Les expériences que l’on a faites sur ses propriétés relatives à la médecine n’ont découvert que des qualités nuisibles, et sa chaux, prise intérieurement, produit des effets semblables à ceux des chaux de plomb, et aussi dangereux : on en abuse de même pour adoucir les vins trop acides et désagréables au goût.

Quelques minéralogistes ont écrit que la mine de bismuth pouvait servir, comme celle du cobalt, à faire le verre bleu d’azur : « Elle laisse, disent-ils[8], suinter aisément une substance semi-métallique, que l’on nomme bismuth ou étain de glace, et ensuite elle laisse une terre grise et fixe qui, par sa vitrification, donne le bleu d’azur ». Mais cela ne prouve pas que le bismuth fournisse ce bleu ; car dans sa mine il est très souvent mêlé de cobalt, et ce bleu provient sans doute de cette dernière matière : la terre grise et fixe n’est pas une terre de bismuth, mais la terre du cobalt qui était mêlé dans cette mine, et auquel même le bismuth n’était pas intimement lié, parce qu’il s’en sépare à la première fonte et à un feu très modéré ; et nous verrons qu’il n’y a aucune affinité entre le cobalt et le bismuth, car, quoiqu’ils se trouvent très souvent mêlés ensemble dans leurs mines, chacun y conserve sa nature, et, au lieu d’être intimement uni, le bismuth n’est qu’interposé dans les mines de cobalt, comme dans presque toutes les autres où il se trouve, parce qu’il conserve toujours son état de pureté native.


Notes de Buffon
  1. La pesanteur spécifique du bismuth natif est de 90 202 ; celle du régule du bismuth de 90 227, tandis que la pesanteur spécifique du cuivre passé à la filière, c’est-à-dire du cuivre le plus comprimé, n’est que de 88 785. Voyez la Table de M. Brisson.
  2. La fusibilité de cet alliage est telle, que le composé qui en résulte se fond et devient coulant comme du mercure, non seulement dans l’eau bouillante, mais même au bain-marie.
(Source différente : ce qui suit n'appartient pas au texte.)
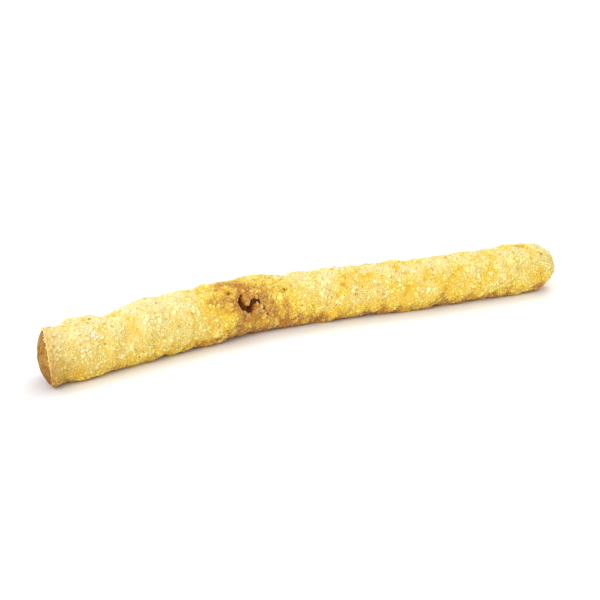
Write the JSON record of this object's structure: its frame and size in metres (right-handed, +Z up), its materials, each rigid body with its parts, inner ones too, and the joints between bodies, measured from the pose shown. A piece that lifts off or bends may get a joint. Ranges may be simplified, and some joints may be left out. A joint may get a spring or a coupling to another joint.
{
  "type": "grissini breadstick",
  "caption": "Slim hand-rolled breadstick in a crunchy cornmeal coat, gently bowed, with a rounded tip and a bare, slanted cut end that has baked into a low dome.",
  "frame": {"origin": "middle of the stick's outline on the surface it lies on", "axes": "+X along the stick from the cut end to the rounded tip, +Y towards the outside of its bow, +Z up"},
  "size_m": [0.1598, 0.0264, 0.0149],
  "materials": {
    "crust": "dry, matt, golden baked dough with a fine floury grain, browner low down, in hollows and on the bare cut face",
    "cornmeal": "dry yellow cornmeal grits and pale flakes, matt with a faint waxy glint",
    "toasted_crumb": "dry, matt, browned crumbs"
  },
  "bodies": {
    "root": {"breadstick": "crust"}
  },
  "joints": []
}
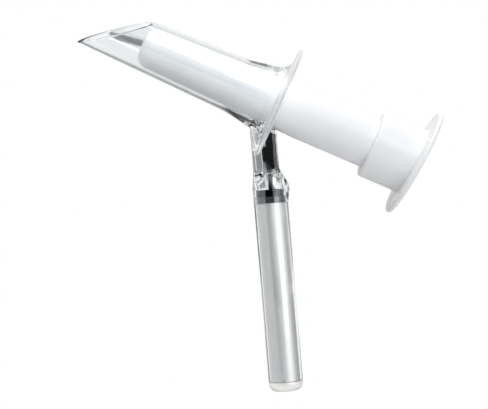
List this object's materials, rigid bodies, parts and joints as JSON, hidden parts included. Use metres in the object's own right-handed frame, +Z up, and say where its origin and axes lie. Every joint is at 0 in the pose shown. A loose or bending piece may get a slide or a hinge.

Dictionnaire de chimie, par M. Macquer, article Alliage.
  3. Idem, article Bismuth.
  4. Quoiqu’on n’ait pas trouvé en Allemagne de bismuth uni au soufre, il est cependant certain, dit M. Bergman, qu’il y en a dans quelques montagnes de Suède, et particulièrement à Riddarhywari en Wertsmanie.
  5. Histoire générale des Voyages, t. XII, p. 218.
  6. Transactions philosophiques, no 396, novembre 1726.
  7. Je me suis assuré, m’écrit M. de Morveau, que le bismuth sert encore à l’étamage des petits verres non polis qui viennent d’Allemagne, en forme de petits miroirs de poche, ou du moins qu’il entre pour beaucoup dans la composition de cet étamage dont on fait un secret, car l’ayant recueilli sur plusieurs de ces miroirs, et poussé à la fusion, j’ai obtenu un grain métallique qui a donné la chaux du bismuth : ce procédé serait fort utile pour étamer les verres courbes, peut-être même pour réparer les taches des glaces que l’on nomme rouillées. À la seule inspection des miroirs d’Allemagne, on juge aisément que cette composition s’applique d’une manière bien différente de l’étamage ordinaire, car il est bien plus épais et d’une épaisseur très inégale ; on y remarque des gouttes, comme si on eût passé un fer à souder pour étendre et faire couler le bismuth à la surface du verre ; ce qu’il y a de certain, c’est que l’adhérence est bien plus forte que celles de nos feuilles d’étain.

    Il me semble que le bismuth entre aussi dans l’amalgame dont on se sert pour étamer la surface intérieure des globes. Note communiquée par M. de Morveau.

  8. La mine de bismuth sert aussi à faire le bleu d’azur : à feu ouvert et doux, elle laisse aisément suinter une substance semi-métallique que l’on nomme bismuth ou étain de glace, et elle laisse une pierre ou une terre grise et fixe.

    Il faut séparer, autant qu’il est possible, cette mine, si elle est pure, du cobalt véritable, pour en rassembler le bismuth ; mais le mélange de ces deux matières minérales est ordinairement si intime dans la mine, que cette séparation est presque impossible ; c’est pourquoi l’on trouve souvent, dans les pots à vitrifier, une substance réguline qui s’est précipitée ordinairement d’une couleur blanchâtre tirant sur le rouge. Cette substance n’est presque jamais un véritable bismuth, et tel qu’on le retire de sa mine par la fonte : mais elle est toujours mêlée avec une matière étrangère qui est la terre fixe du cobalt. Ainsi on la pulvérise de nouveau pour la joindre à d’autres mélanges de mine, de sable et de sel alcali, qu’on met dans les pots pour les vitrifier. Traité de la fonte des mines, de Schlutter, t. Ier, p. 248.